You may cajole these ladies and gentlemen into helping you with any work that is going forward, but the perquisites they will take to themselves will be safe to ruin you. You may return their visits, as much as you like, but that will not reimburse you much. All that remains to you to do is to sell your land, and to remove to some distant part of the country, where there are no Maori. You must, in such a case, carefully prepare some artful and specious tale to satisfy your numerous relations-in-law, and mitigate their grief at losing you. Lastly, you must not take your wife out of New Zealand, for she will pine, and possibly die, if you do.
Although the old Maori are commonly spoken of as savages, they certainly did possess a degree of civilization of their own. They had a traditional history, a well-defined mythology, a code of laws based on the tapu, a perfect tribal organization, industries and arts of no mean kind. Among them were men, renowned long after their death in song and story, as great statesmen, warriors, poets, artists, and so on. Their dwellings are of simple construction, but they are superior to Irish cabins by a long way. Many of them were extravagantly decorated with carvings and ornaments. The fortified pa were planned with surprising engineering skill, and could be defended against English troops. Even where artillery was brought against the pa, the earthworks made the siege no light work. Sometimes our troops were actually repulsed from before these forts, as at Ohaeawae and Okaehau.

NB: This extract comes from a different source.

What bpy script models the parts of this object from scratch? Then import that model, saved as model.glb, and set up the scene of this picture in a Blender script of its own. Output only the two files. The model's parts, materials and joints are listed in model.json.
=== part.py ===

The Maori cultivations were often extensive, though, before the coming of Captain Cook, the articles cultivated were not of great variety. Taro, the farinaceous bulb of an arum; Kumera, the tuber of a species of convolvulus; and Hue, the calabash or gourd, were the crops; to which Cook and those who came after him added potatoes, maize, wheat, oats and barley, turnips, cabbages, peas, beans, fruit-trees, and many other things, which were sedulously grown and spread among their tribes by the Maori.